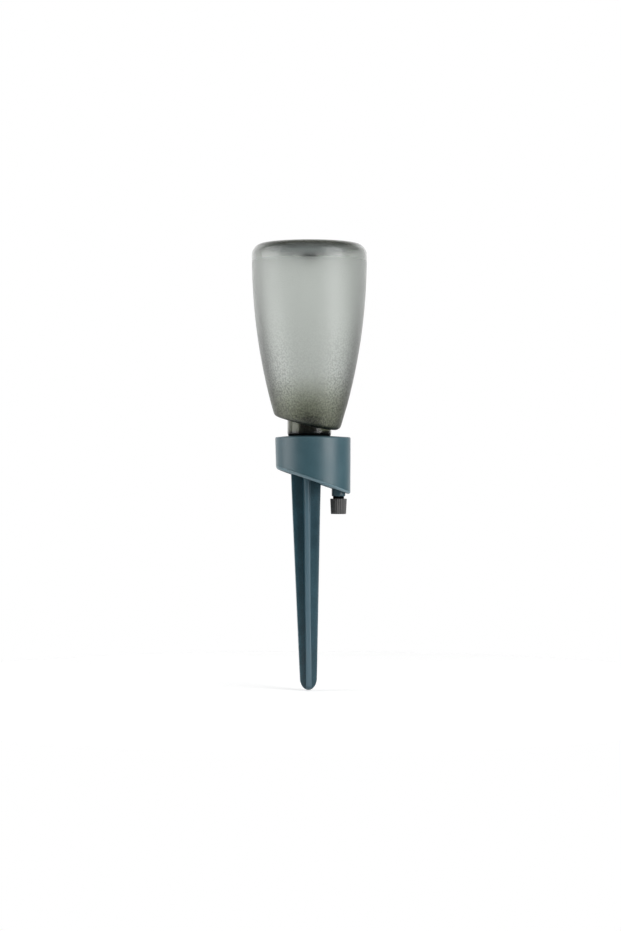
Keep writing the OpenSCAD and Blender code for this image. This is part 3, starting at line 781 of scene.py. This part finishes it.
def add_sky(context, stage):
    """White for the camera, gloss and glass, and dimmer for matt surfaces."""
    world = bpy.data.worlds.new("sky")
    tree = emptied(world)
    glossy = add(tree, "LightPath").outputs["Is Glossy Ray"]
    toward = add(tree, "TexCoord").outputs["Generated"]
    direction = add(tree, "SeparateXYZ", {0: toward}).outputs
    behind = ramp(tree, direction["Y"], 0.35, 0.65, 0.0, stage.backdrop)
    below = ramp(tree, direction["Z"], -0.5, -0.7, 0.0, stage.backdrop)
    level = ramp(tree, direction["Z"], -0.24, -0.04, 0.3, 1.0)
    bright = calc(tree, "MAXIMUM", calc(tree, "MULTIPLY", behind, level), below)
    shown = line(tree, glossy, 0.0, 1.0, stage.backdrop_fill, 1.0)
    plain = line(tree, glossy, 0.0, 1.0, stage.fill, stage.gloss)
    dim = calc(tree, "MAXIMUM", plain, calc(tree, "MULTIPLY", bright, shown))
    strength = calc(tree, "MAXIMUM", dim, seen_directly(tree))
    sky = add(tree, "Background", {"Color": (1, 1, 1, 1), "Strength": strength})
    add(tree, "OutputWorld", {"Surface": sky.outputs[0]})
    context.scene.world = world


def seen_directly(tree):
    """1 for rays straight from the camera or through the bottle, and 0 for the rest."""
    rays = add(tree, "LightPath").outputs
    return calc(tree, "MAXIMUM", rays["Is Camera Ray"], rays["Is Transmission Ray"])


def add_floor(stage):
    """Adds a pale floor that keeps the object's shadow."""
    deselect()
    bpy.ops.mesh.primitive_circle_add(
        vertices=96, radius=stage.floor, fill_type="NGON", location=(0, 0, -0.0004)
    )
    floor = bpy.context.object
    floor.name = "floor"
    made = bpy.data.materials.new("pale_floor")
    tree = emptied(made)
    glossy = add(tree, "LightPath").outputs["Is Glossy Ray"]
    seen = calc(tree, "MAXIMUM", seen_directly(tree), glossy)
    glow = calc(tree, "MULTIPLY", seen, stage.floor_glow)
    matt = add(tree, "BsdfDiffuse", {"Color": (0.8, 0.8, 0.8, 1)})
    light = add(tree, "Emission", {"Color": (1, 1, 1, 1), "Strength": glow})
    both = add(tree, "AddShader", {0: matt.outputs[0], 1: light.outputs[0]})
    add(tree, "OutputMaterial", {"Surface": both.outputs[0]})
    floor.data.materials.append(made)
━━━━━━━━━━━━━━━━
The request: Return the listing above in its exact form.

Written answer:
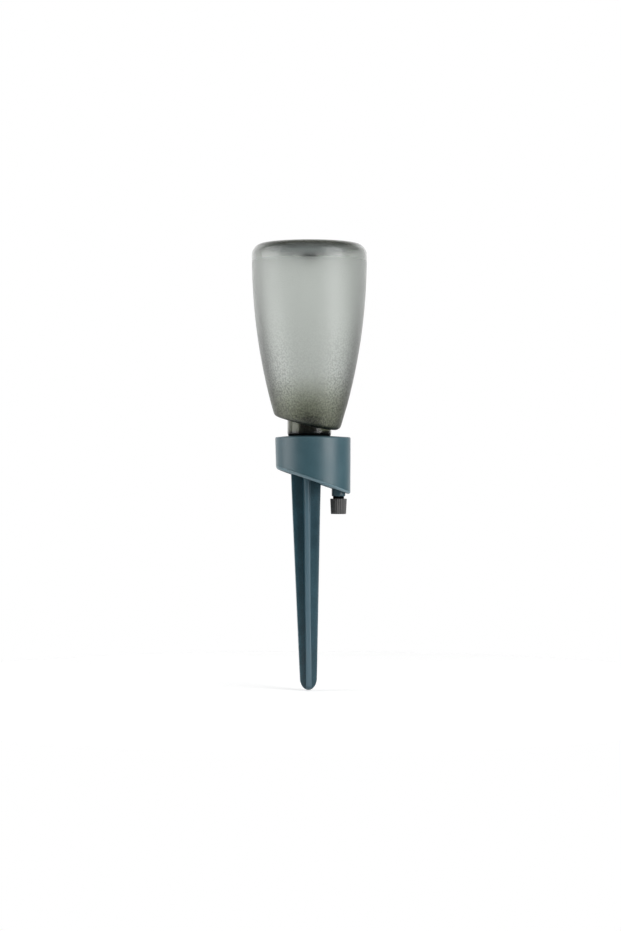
Keep writing the OpenSCAD and Blender code for this image. This is part 3, starting at line 781 of scene.py. This part finishes it.
def add_sky(context, stage):
    """White for the camera, gloss and glass, and dimmer for matt surfaces."""
    world = bpy.data.worlds.new("sky")
    tree = emptied(world)
    glossy = add(tree, "LightPath").outputs["Is Glossy Ray"]
    toward = add(tree, "TexCoord").outputs["Generated"]
    direction = add(tree, "SeparateXYZ", {0: toward}).outputs
    behind = ramp(tree, direction["Y"], 0.35, 0.65, 0.0, stage.backdrop)
    below = ramp(tree, direction["Z"], -0.5, -0.7, 0.0, stage.backdrop)
    level = ramp(tree, direction["Z"], -0.24, -0.04, 0.3, 1.0)
    bright = calc(tree, "MAXIMUM", calc(tree, "MULTIPLY", behind, level), below)
    shown = line(tree, glossy, 0.0, 1.0, stage.backdrop_fill, 1.0)
    plain = line(tree, glossy, 0.0, 1.0, stage.fill, stage.gloss)
    dim = calc(tree, "MAXIMUM", plain, calc(tree, "MULTIPLY", bright, shown))
    strength = calc(tree, "MAXIMUM", dim, seen_directly(tree))
    sky = add(tree, "Background", {"Color": (1, 1, 1, 1), "Strength": strength})
    add(tree, "OutputWorld", {"Surface": sky.outputs[0]})
    context.scene.world = world


def seen_directly(tree):
    """1 for rays straight from the camera or through the bottle, and 0 for the rest."""
    rays = add(tree, "LightPath").outputs
    return calc(tree, "MAXIMUM", rays["Is Camera Ray"], rays["Is Transmission Ray"])


def add_floor(stage):
    """Adds a pale floor that keeps the object's shadow."""
    deselect()
    bpy.ops.mesh.primitive_circle_add(
        vertices=96, radius=stage.floor, fill_type="NGON", location=(0, 0, -0.0004)
    )
    floor = bpy.context.object
    floor.name = "floor"
    made = bpy.data.materials.new("pale_floor")
    tree = emptied(made)
    glossy = add(tree, "LightPath").outputs["Is Glossy Ray"]
    seen = calc(tree, "MAXIMUM", seen_directly(tree), glossy)
    glow = calc(tree, "MULTIPLY", seen, stage.floor_glow)
    matt = add(tree, "BsdfDiffuse", {"Color": (0.8, 0.8, 0.8, 1)})
    light = add(tree, "Emission", {"Color": (1, 1, 1, 1), "Strength": glow})
    both = add(tree, "AddShader", {0: matt.outputs[0], 1: light.outputs[0]})
    add(tree, "OutputMaterial", {"Surface": both.outputs[0]})
    floor.data.materials.append(made)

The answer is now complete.